Our group was not intimidated by the length or scope of the book, and found Wilkerson’s choice to follow three individuals (Ida, George, and Robert) clarifying and grounding – it’s easier to hold onto facts when you have a human story woven throughout. The three people featured were not perfect…as a group, we didn’t like everything about them. But they were fully human, come alive on the page. They were flawed but captivating. They moved across the country out of life-preserving necessity – or in order to be who they really wanted to be. The book’s title comes from Richard Wright, author of Black Boy and Native Son, who wrote: 

“I was leaving the South

to fling myself into the unknown . . .

I was taking a part of the South

to transplant in alien soil,

to see if it could grow differently,

if it could drink of new and cool rains,

bend in strange winds,

respond to the warmth of other suns

and, perhaps, to bloom”

We talked about the inclusion of repetition. The amount of repetition did work for many readers who read the book in “gulps” (putting it down for a while, then picking it back up). The repetition helped them remember where they’d left off. In addition, they felt the repetition served stylistically, to illustrate the repetitive nature of appalling racism, threats, and brutality against black people. A few readers said the book was too gruesome to read, while others encouraged them to try again. This is the heart of book club – collective reading, for the sake of the conversation each month, but also for the sake of holding the book in your memory bank for as long as it can stay, and letting it shape you moving forward. For a truly difficult book but also an amazing read, some of our members recommended reading Caste (also by Wilkerson). Another member recommended the short but powerful Incidents in the Life of a Slave Girl by Harriet Jacobs. 

Many in our group did not realize the length or scope of the Great Migration. A few even said they had never heard the term “Great Migration” before. One participant shared that while they had never known about it, the Great Migration was a “big part of my life” (white flight, changes in the economy and demographic makeup of the entire country, etc.).
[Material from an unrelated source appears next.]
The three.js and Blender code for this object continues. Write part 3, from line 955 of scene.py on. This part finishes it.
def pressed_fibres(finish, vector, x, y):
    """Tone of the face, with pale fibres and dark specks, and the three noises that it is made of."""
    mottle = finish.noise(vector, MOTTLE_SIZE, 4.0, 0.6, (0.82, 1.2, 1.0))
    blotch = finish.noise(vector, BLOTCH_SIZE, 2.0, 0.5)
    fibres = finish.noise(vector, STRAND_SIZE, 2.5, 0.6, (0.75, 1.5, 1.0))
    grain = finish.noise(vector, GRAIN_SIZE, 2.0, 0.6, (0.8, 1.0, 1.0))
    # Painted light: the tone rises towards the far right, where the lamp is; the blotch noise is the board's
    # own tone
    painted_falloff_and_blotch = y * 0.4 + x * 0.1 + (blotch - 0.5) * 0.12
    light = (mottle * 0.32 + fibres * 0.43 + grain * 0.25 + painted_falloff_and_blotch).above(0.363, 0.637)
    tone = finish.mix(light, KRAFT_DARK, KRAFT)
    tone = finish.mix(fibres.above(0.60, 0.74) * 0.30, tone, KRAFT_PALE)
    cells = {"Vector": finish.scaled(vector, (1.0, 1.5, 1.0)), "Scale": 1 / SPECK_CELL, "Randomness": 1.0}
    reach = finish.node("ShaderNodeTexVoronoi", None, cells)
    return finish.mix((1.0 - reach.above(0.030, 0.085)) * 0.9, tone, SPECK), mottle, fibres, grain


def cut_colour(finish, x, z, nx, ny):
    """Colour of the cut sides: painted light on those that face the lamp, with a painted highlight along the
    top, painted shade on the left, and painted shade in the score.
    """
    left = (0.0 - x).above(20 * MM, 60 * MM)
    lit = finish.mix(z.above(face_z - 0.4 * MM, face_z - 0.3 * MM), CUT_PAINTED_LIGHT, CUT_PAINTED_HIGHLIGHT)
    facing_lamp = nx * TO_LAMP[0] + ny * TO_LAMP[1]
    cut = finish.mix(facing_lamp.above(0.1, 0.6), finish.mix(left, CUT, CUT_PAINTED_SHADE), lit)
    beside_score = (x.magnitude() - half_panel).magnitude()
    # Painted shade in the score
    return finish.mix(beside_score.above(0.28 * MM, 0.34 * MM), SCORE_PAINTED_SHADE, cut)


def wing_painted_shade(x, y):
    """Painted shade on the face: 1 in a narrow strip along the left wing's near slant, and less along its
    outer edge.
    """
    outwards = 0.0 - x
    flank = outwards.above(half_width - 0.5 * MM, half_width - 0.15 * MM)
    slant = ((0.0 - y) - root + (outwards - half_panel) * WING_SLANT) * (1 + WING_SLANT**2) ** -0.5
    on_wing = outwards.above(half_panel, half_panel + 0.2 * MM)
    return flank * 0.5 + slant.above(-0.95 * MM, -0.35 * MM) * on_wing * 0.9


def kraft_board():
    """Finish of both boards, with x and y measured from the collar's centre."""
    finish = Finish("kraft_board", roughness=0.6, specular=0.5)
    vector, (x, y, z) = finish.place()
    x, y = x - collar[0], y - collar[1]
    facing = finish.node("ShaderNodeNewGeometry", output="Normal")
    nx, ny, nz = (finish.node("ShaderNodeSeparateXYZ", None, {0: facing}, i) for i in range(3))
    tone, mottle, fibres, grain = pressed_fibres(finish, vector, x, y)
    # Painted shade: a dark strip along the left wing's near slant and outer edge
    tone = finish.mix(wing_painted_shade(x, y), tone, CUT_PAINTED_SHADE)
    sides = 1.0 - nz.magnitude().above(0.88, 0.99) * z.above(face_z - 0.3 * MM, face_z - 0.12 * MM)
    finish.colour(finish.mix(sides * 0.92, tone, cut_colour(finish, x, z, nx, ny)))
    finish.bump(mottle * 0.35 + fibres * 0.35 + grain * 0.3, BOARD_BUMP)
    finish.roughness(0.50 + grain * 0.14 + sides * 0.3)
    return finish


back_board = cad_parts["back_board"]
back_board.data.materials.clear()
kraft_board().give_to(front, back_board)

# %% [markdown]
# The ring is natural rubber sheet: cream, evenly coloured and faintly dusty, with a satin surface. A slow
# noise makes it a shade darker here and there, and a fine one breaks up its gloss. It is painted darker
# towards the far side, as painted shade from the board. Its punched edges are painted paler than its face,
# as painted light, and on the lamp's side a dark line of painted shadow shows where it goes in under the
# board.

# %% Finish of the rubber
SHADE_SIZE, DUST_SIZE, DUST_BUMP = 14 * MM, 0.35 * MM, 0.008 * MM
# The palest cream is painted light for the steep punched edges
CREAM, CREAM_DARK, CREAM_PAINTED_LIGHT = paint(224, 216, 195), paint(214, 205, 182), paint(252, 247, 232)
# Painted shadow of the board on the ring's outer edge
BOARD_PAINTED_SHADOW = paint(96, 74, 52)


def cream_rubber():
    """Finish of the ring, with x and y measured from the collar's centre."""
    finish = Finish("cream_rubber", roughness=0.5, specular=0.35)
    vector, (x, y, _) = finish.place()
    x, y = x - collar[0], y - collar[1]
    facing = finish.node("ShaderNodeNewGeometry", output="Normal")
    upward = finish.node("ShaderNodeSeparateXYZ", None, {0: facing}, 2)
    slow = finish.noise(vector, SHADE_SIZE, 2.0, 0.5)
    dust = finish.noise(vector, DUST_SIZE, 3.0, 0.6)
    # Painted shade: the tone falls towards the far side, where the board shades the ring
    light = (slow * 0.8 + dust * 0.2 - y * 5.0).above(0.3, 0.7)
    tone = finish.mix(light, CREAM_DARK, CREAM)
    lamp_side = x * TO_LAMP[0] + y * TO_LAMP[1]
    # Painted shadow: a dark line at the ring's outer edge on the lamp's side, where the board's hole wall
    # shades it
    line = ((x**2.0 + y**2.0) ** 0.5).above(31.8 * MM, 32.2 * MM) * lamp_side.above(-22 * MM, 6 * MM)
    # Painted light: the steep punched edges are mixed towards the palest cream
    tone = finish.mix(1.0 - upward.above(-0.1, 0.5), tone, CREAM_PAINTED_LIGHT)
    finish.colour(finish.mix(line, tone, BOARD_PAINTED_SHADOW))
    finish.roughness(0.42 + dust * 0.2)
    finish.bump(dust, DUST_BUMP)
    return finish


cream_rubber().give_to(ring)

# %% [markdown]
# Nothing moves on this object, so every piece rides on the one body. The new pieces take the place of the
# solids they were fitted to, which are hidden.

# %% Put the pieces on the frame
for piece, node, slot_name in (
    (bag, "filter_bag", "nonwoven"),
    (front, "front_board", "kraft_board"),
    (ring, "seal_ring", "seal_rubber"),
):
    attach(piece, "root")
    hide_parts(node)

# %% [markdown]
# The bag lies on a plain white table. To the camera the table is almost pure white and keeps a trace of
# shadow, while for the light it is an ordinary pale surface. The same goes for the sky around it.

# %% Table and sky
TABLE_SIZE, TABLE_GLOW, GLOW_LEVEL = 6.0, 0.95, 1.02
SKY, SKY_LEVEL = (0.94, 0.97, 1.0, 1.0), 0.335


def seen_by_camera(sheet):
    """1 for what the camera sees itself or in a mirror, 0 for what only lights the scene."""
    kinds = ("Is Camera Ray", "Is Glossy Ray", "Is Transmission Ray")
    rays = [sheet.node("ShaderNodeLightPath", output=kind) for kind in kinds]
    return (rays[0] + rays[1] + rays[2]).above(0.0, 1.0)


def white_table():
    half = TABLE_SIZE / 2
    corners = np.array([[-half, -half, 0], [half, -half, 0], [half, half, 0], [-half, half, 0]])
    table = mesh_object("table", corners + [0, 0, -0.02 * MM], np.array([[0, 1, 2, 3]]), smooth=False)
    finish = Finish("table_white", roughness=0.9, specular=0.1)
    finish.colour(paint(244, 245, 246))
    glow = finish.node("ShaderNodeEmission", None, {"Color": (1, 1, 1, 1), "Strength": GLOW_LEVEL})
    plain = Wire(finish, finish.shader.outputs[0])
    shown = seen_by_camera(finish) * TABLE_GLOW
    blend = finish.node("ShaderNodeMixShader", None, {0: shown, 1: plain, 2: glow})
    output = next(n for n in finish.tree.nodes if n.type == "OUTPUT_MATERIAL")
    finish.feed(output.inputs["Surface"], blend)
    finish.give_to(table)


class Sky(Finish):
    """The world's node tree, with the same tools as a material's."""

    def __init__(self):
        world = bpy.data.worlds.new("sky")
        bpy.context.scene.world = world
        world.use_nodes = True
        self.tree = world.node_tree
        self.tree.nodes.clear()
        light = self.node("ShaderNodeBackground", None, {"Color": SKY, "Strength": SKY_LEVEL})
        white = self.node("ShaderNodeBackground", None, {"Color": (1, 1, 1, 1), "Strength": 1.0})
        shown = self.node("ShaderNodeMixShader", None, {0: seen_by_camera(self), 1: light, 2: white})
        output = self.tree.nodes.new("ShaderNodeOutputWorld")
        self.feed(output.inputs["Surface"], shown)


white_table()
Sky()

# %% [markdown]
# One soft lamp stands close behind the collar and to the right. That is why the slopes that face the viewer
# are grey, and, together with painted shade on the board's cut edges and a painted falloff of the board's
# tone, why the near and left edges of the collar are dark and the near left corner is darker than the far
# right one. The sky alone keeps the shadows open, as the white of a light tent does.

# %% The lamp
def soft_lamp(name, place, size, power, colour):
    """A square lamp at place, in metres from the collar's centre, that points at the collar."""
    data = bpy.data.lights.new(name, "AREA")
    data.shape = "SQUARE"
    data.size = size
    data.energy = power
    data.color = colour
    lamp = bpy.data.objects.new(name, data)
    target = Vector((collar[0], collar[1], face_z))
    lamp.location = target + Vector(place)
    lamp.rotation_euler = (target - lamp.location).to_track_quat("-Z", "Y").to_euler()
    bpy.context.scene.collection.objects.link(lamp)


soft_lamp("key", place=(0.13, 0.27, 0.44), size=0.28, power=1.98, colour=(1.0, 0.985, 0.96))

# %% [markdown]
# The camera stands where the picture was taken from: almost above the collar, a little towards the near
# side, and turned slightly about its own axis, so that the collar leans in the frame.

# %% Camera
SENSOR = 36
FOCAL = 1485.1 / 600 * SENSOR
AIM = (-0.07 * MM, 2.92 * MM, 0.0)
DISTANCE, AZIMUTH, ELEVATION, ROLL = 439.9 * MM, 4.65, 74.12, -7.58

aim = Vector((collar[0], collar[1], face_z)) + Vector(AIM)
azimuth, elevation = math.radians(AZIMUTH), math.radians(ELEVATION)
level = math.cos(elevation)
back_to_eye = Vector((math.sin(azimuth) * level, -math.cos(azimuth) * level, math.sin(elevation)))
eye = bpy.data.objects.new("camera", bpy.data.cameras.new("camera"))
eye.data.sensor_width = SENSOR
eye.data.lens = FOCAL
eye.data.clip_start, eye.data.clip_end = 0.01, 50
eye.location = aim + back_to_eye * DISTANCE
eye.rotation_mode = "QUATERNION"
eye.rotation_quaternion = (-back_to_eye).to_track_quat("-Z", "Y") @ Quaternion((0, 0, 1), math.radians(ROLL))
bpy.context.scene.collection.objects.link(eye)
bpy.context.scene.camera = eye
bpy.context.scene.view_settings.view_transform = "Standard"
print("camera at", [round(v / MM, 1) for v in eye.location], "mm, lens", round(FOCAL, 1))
We found that statement to be an intelligent acknowledgement recognizing the interconnectedness of lived experience. Wilkerson did a great job sinking this story into our brains and hearts. 

This is American history, but it may not be our personal history. This is African American history that lives and breathes uniquely through the families of descendants; it may be a “big part” of a white person’s life, but for a black person, this history might be your own mother or father’s story, a pivotal turning point for your family, a large reason you are where you are and who you are today. Wilkerson, in the acknowledgements, thanks her parents, “who gave me my earliest understanding of the Great Migration through their lives and experiences and through what they passed on to me…”

The three individuals Wilkerson follows through The Warmth of Other Suns each revealed bravery and desperation. We ended up arguing over who was the most courageous and sharing which moments from the book were the most startling – Robert the doctor sleeping in his car on his way out west, and the description of lynching (always very difficult to read). Wilkerson credited The Grapes of Wrath as a literary inspiration for her book, and it shows: both books are moving journeys featuring multiple protagonists. Most members loved this book and would recommend it to others. Three cheers to everyone who devoted themselves to this year’s longest read! Two snowstorms certainly helped provide time for reading!